The Tribe attempted to get an insurance run in the eighth, but it was a futile effort against Verlander. The reigning AL Cy Young and MVP award winner, struck out the side on 11 pitches. His 113th pitch was a 101 MPH fastball to strike out Jason Kipnis. This half inning was about as impressive as you will ever see from a pitcher.

“He was throwing harder than any closer in the whole league,” Acta said.

For the third straight game, Chris Perez followed Vinnie Pestano out of the bullpen for a save chance to thunderous cheers. Pure Rage has gotten what he has asked for, unconditional support and love for him and his team. It has certainly helped. Nursing a one run lead, there was no margin for error. Though he gave up a one out single to Ramon Santiago, Perez slammed the door for his 16th consecutive save. As Dirks popped out to second, Perez gave a fist pump that would make Tiger Woods jealous. He was beyond jacked over the sweep of the Tigers.

“You can feel something special happening here,” said Perez. “These fans have been great to me. I’ll never forget this week.”

None of us will.

The win moved the Tribe to 10-2 in one run games. During the sweep of the Tigers, who are now six games back, the bullpen pitched seven and two-thirds innings without allowing a run on just four hits. Pretty heady stuff.

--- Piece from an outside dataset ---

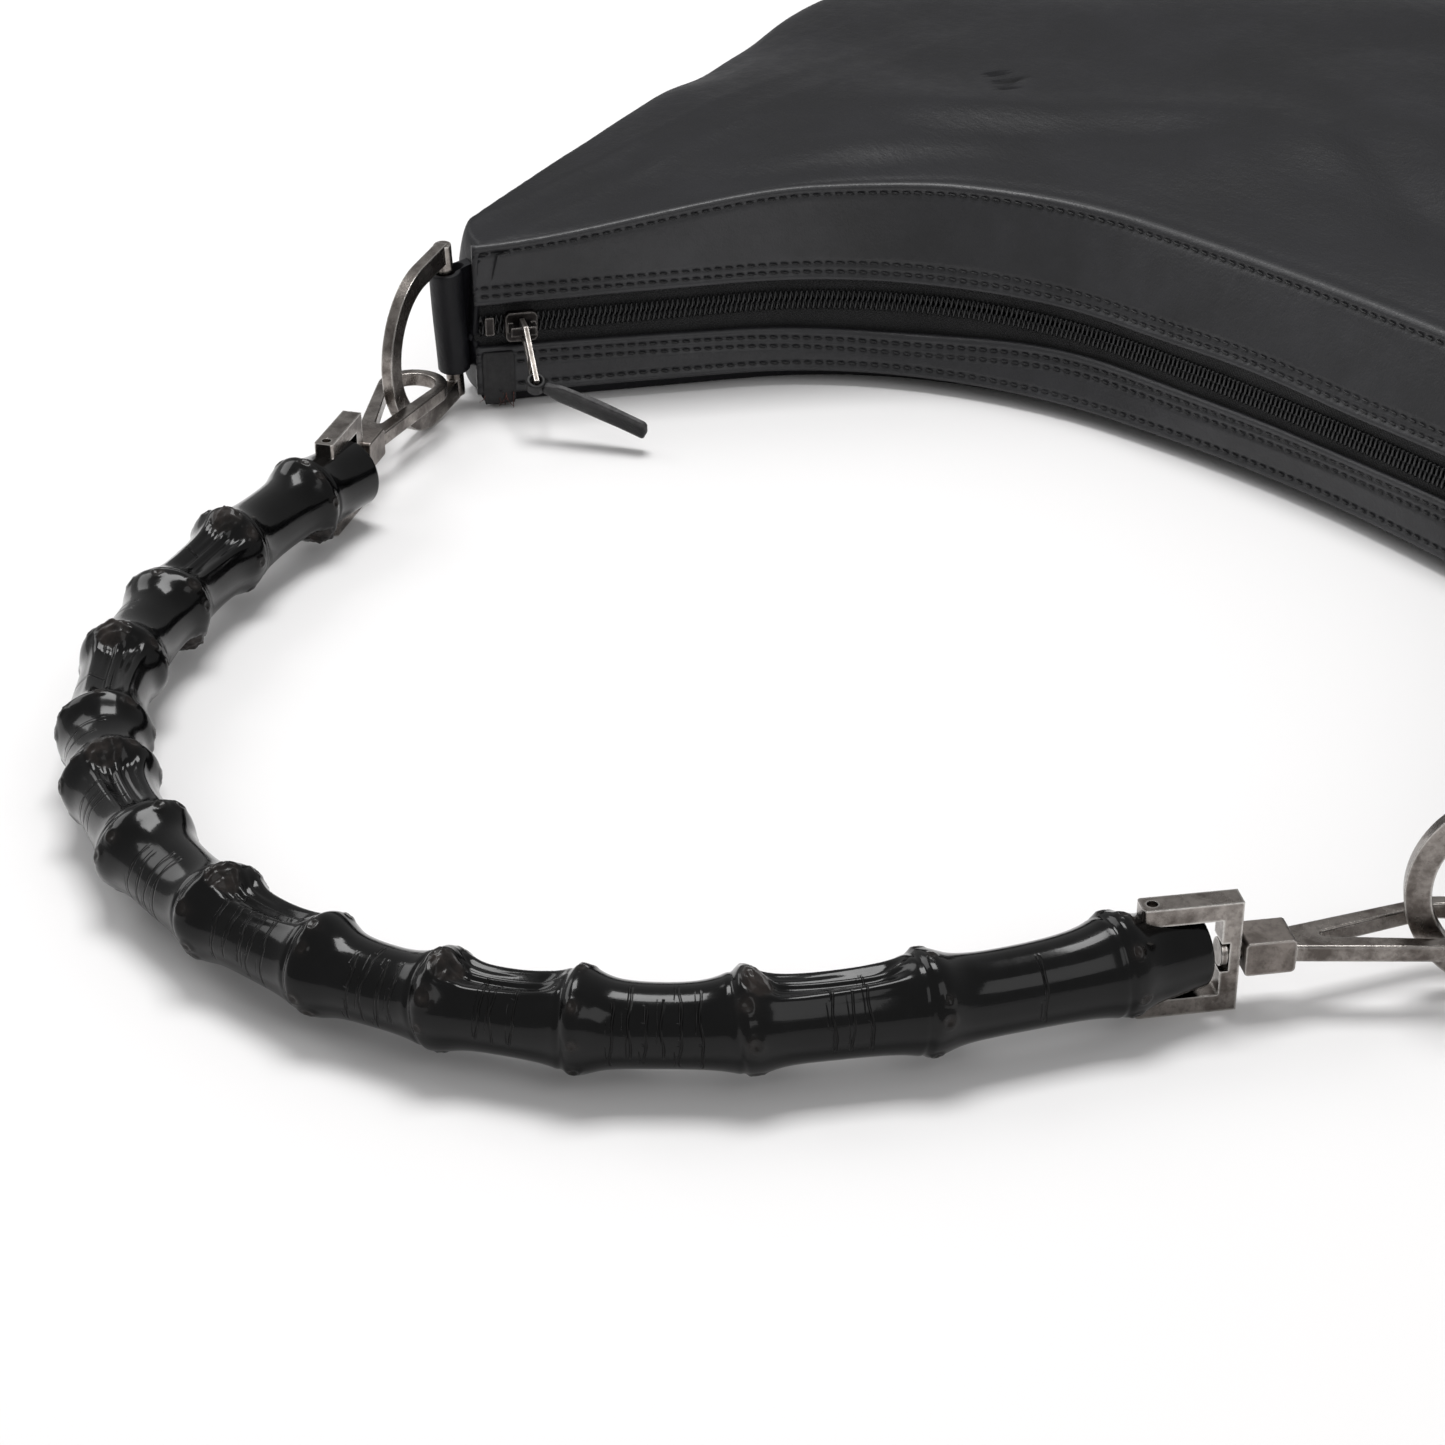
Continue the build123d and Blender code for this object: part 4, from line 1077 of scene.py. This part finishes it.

I know the Indians were in this same position last year, leading the AL Central and surprising the league, but this time it feels different. Its not as if everyone is hitting. Let field is still an issue. Santana and Hafner aren’t mashing in the middle of the order. Masterson hasn’t hit his stride yet. Jimenez has been up and down. Imagine what this team will do if they start clicking on all cylinders.

It is going to be a fun summer, Tribe fans.

Memorial day weekend will send the Indians to Chicago for their fourth series with the White Sox. Nice scheduling. In the nine games the two teams have played already, the Sox hold a 5-4 edge. Things get going tonight with Jeanmar Gomez (3-2, 3.19 ERA) taking the mound for the Tribe. He will be opposed by rookie left-hander Jose Quintana, who has made one appearance this season – a five and two-thirds scoreless relief outing against, you guessed it, the Indians.